Here's a playground that has a simplified version of one of the ways I'm using this pattern. Basically, it only needs to write once the first time a request is made, when it establishes the connection, then all subsequent calls can read from that. (Effectively a OnceCell type of deal -- this one might be an XY problem but I'm using this code other places where I don't think I could replace the RwLock, and this is what I'm working on right now so it's front of mind)

Yes, returning Pending tells the executor that the task is unable to make progress right now. When you do that, Tokio will wait for the waker to be notified, and then poll the task again.

The task is not in the task queue at all, so it won't get woken. When something calls wake on the task's waker, then it gets added to the queue.

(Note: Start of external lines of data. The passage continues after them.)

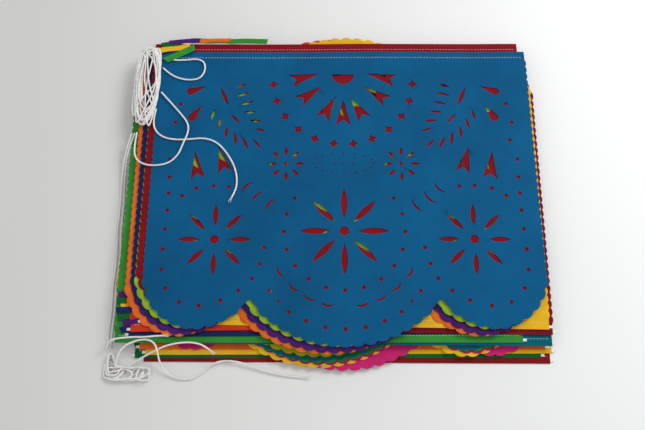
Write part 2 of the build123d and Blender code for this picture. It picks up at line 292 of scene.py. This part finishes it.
ROUTES = {
    "loop_1": [
        (-221.4, 175, 24.4), (-209, 172.5, 24.3), (-194, 172.5, 24.3), (-180, 174.5, 24.3), (-170.5, 170, 24.3),
        (-169, 158, 24.3), (-174.5, 147, 24.3), (-187, 144.5, 24.3), (-201, 147, 24.3), (-213, 153.5, 24.3),
        (-221, 161.5, 24.4),
    ],
    "loop_2": [
        (-221, 128, 24.6), (-213, 119, 24.3), (-199, 103, 24.3), (-186, 87, 24.7), (-184.5, 73, 26.9),
        (-190, 59, 26.9), (-195, 45, 24.7), (-206, 34, 24.3), (-222, 31, 24.4), (-236, 33, 23.9),
        (-247, 42, 21.6), (-249, 58, 21.4), (-247, 75.4, 21.8),
    ],
    "loop_3": [
        (-225.6, 105.2, 24.5), (-228, 92, 24.3), (-226, 78, 24.3), (-216, 68, 24.3), (-201, 64.5, 24.3),
        (-184, 65, 24.3), (-166, 67, 24.3), (-151, 62, 24.3), (-138, 48, 24.3), (-127, 28, 24.3),
        (-124, 8, 24.3), (-128, -5, 24.3), (-133, -14.5, 24.3),
    ],
    "strand_1": [
        (-254, 75.2, 19), (-260, 60, 13), (-264, 42, 6), (-266, 20, 2), (-264, -10, 1.4), (-265.5, -42, 1.4),
        (-262.5, -76, 1.4), (-264.5, -108, 1.4), (-263, -138, 1.4), (-264.5, -160, 1.6), (-264.5, -178.7, 1.8),
    ],
    "strand_2": [
        (-250, 75.2, 20), (-256.5, 61, 14.5), (-260.6, 44, 7), (-262, 22, 2), (-260, -8, 1.4), (-261, -40, 1.4),
        (-258.5, -74, 1.4), (-260.5, -106, 1.4), (-259.4, -136, 1.4), (-260.4, -160, 1.6),
        (-260.5, -179.8, 1.8),
    ],
    "tail_1": [
        (-238, -199.3, 5.4), (-226, -192, 7.6), (-212, -185, 11), (-198, -179, 15.4), (-182, -175.5, 16.2),
        (-166, -175, 15.8), (-153, -179, 13.6), (-143.5, -187, 9.4),
    ],
    "tail_2": [
        (-252, -199.8, 7), (-249.5, -188, 13.5), (-241, -178, 16.2), (-228, -173, 17), (-216, -172, 18.6),
        (-207, -177.5, 19.4), (-205, -187, 15.5), (-203, -197.5, 8), (-196, -207, 3.2), (-184, -213, 1.6),
        (-169, -213.5, 1.6), (-157, -206, 2), (-147.5, -197, 3.2), (-134, -193, 3.9), (-115, -195, 3.9),
        (-98, -201, 2.8), (-80, -207, 1.6), (-60, -210.5, 1.4), (-38, -212, 1.4),
    ],
    "tail_3": [
        (-263, -180.5, 8.6), (-260.5, -173, 15.6), (-248, -170.5, 16.6), (-233, -169.5, 17.6), (-219, -170, 20),
        (-206, -169, 21.4), (-193, -168.5, 21.6),
    ],
}

# Each piece of twine: its length in millimetres, what its far end goes to, and whether that end is frayed.
TWINES = {
    "loop_1": (126, "object", False),
    "loop_2": (190, "object", False),
    "loop_3": (193, "bare", True),
    "strand_1": (258, "object", False),
    "strand_2": (260, "object", False),
    "tail_1": (105, "bare", True),
    "tail_2": (265, "bare", True),
    "tail_3": (78, "bare", True),
}


def placed(points):
    """Points given in millimetres from the middle of the top flag, in the frame of the model."""
    return [Vector((STACK_MID[0] + x * MM, STACK_MID[1] + y * MM, z * MM)) for x, y, z in points]


def spline_points(name, points):
    """The smooth line of a route: points along a NURBS curve that has the route as its control points."""
    data = bpy.data.curves.new(name + "_route", "CURVE")
    data.dimensions = "3D"
    data.resolution_u = 16
    spline = data.splines.new("NURBS")
    spline.points.add(len(points) - 1)
    for point, place in zip(spline.points, points):
        point.co = (*place, 1)
    spline.order_u = 3
    spline.use_endpoint_u = True
    curve = link(bpy.data.objects.new(name + "_route", data))
    bpy.context.view_layer.update()
    mesh = bpy.data.meshes.new_from_object(curve)
    line = coordinates(mesh).astype(float)
    bpy.data.objects.remove(curve)
    bpy.data.meshes.remove(mesh)
    return line


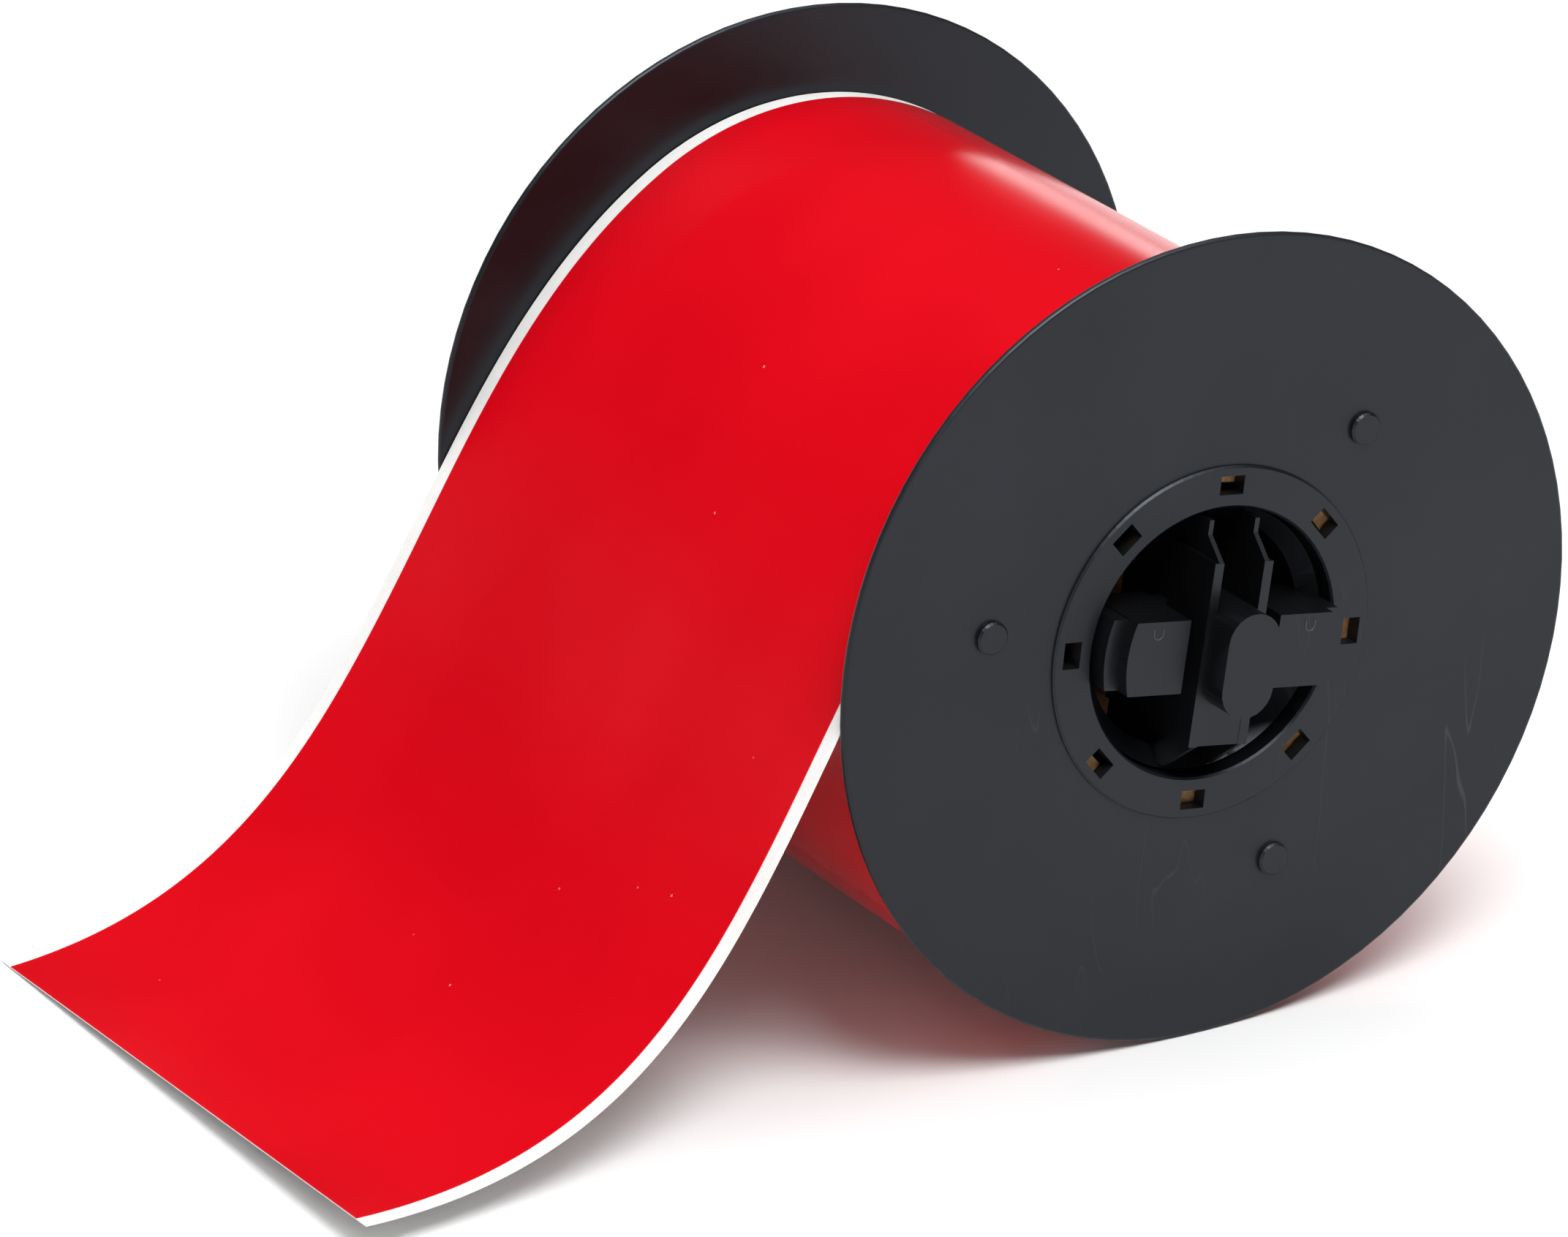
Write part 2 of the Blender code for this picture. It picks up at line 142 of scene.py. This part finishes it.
class Shader:
    """A material's node tree, with short calls for the nodes used here."""

    def __init__(self, name):
        self.material = bpy.data.materials.new(name)
        self.material.use_nodes = True
        self.nodes = self.material.node_tree.nodes
        self.links = self.material.node_tree.links
        self.surface = self.nodes["Principled BSDF"]
        self.place = self.nodes.new("ShaderNodeTexCoord").outputs["Object"]

    def set(self, **values):
        for name, value in values.items():
            self.surface.inputs[name.replace("_", " ")].default_value = value

    def link(self, output, name):
        self.links.new(output, self.surface.inputs[name])

    def scaled(self, stretch=(1, 1, 1), turn=(0, 0, 0)):
        node = self.nodes.new("ShaderNodeMapping")
        node.inputs["Scale"].default_value = stretch
        node.inputs["Rotation"].default_value = turn
        self.links.new(self.place, node.inputs["Vector"])
        return node.outputs["Vector"]

    def noise(self, scale, detail=4.0, roughness=0.55, vector=None, distortion=0.0):
        node = self.nodes.new("ShaderNodeTexNoise")
        node.inputs["Scale"].default_value = scale
        node.inputs["Detail"].default_value = detail
        node.inputs["Roughness"].default_value = roughness
        node.inputs["Distortion"].default_value = distortion
        self.links.new(vector or self.place, node.inputs["Vector"])
        return node.outputs["Fac"]

    def spots(self, scale):
        """Distance to the nearest of a scatter of points."""
        node = self.nodes.new("ShaderNodeTexVoronoi")
        node.inputs["Scale"].default_value = scale
        self.links.new(self.place, node.inputs["Vector"])
        return node.outputs["Distance"]

    def remap(self, value, low, high, to_low, to_high):
        node = self.nodes.new("ShaderNodeMapRange")
        for name, number in zip(MAP_RANGE, (low, high, to_low, to_high)):
            node.inputs[name].default_value = number
        self.links.new(value, node.inputs["Value"])
        return node.outputs["Result"]

    def maths(self, operation, first, second=0.0):
        node = self.nodes.new("ShaderNodeMath")
        node.operation = operation
        for socket, value in zip(node.inputs, (first, second)):
            if isinstance(value, (int, float)):
                socket.default_value = value
            else:
                self.links.new(value, socket)
        return node.outputs["Value"]

    def mix(self, factor, first, second):
        node = self.nodes.new("ShaderNodeMix")
        node.data_type = "RGBA"
        for name, value in (("A", first), ("B", second)):
            socket = [s for s in node.inputs if s.name == name and s.type == "RGBA"][0]
            if isinstance(value, tuple):
                socket.default_value = (*value, 1.0)
            else:
                self.links.new(value, socket)
        self.links.new(factor, node.inputs["Factor"])
        return [s for s in node.outputs if s.type == "RGBA"][0]

    def bump(self, height, distance, strength=1.0, normal=None):
        node = self.nodes.new("ShaderNodeBump")
        node.inputs["Distance"].default_value = distance
        node.inputs["Strength"].default_value = strength
        self.links.new(height, node.inputs["Height"])
        if normal is not None:
            self.links.new(normal, node.inputs["Normal"])
        return node.outputs["Normal"]


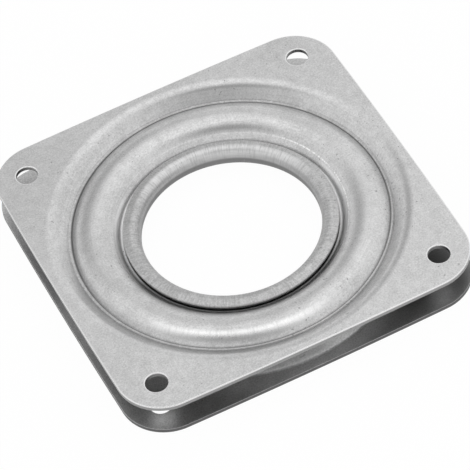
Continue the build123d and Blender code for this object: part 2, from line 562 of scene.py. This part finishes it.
def edges_and_hollows():
    """Where the plate is worn bright and where it is darker in its hollows: the mesh's own
    marks, broken up by noise of half a millimetre."""
    tree, amount = new_group(
        "edges_and_hollows", {"Worn": 0.8, "Dirty": 0.8}, ["Worn", "Dirty"]
    )
    patches = noise(tree, object_place(tree), 1700, 3, 0.6)
    made = {}
    for label, mark in (("Worn", "edge_wear"), ("Dirty", "hollow")):
        value = put(tree, "Attribute", {}, attribute_name=mark).outputs["Fac"]
        strong = maths(tree, "MULTIPLY", value, amount[label])
        broken = maths(tree, "MULTIPLY_ADD", patches, 1.2, strong)
        made[label] = product(tree, strong, step_up(tree, broken, 0.55, 1.0))
    give(tree, **made)
    return tree


def fine_scratches():
    """Hairline scratches: three noises drawn out 60 to 1 in different directions, of
    which only the highest ridges are kept, and only in some patches."""
    tree, amount = new_group("fine_scratches", {"Amount": 1.0}, ["Scratch"])
    place = object_place(tree)
    found = []
    for turn, offset in ((0.5, 0.0), (-0.9, 0.37), (1.9, 0.81)):
        drawn = put(
            tree,
            "Mapping",
            {
                "Vector": place,
                "Location": (offset, offset, 0),
                "Rotation": (0, 0, turn),
                "Scale": (60, 3600, 900),
            },
        ).outputs[0]
        line = noise(tree, drawn, 1.0, 1)
        patch = noise(tree, drawn, 0.13, 1)
        ridge = step_up(tree, line, 0.72, 0.78)
        found.append(product(tree, ridge, step_up(tree, patch, 0.52, 0.6)))
    deepest = maths(tree, "MAXIMUM", maths(tree, "MAXIMUM", *found[:2]), found[2])
    give(tree, Scratch=product(tree, deepest, amount["Amount"]))
    return tree


GRAIN, MARKS = zinc_grain(), round_marks()
EDGE_AND_HOLLOW_MARKS, SCRATCHES = edges_and_hollows(), fine_scratches()


def use(tree, group, **amounts):
    """A group placed in a material with its own amounts, as its results."""
    made = put(tree, "Group", {}, node_tree=group)
    for label, value in amounts.items():
        made.inputs[label.replace("_", " ")].default_value = value
    return made.outputs


def mixed(tree, share, first, second):
    """One colour laid over another by a share that changes over the surface."""
    sockets = {0: share, 6: first, 7: second}
    return put(tree, "Mix", sockets, data_type="RGBA").outputs[2]


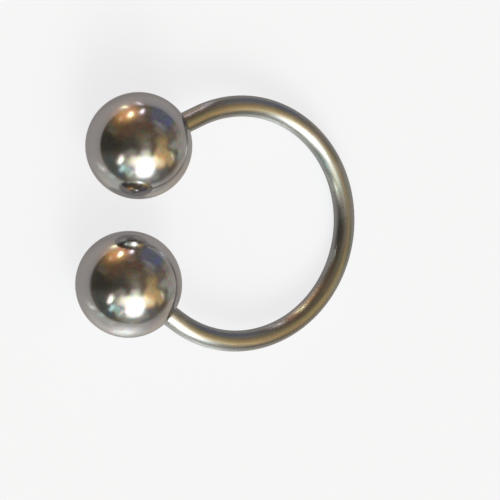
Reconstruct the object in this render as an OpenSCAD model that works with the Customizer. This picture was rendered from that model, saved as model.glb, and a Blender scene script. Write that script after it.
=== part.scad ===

It's still considered spinning. The task is going to get woken unnecessarily thousands or millions of times (or more) depending on how long the lock is held for.

The async lock does pretty much exactly the same in the successful case. There's no real perf cost to the successful case.

You can't always use the sync one. If you need to do the kind of yield_now loop you're doing, then you can't use the sync one and need the async one.

3 Likes

Thanks everyone for all the clarifications! I feel like I definitely have a better understanding of the internals of async code in general. I've been monitoring it and determined that this case never does actually get hit but if it does in the future we'll likely swap to the async lock.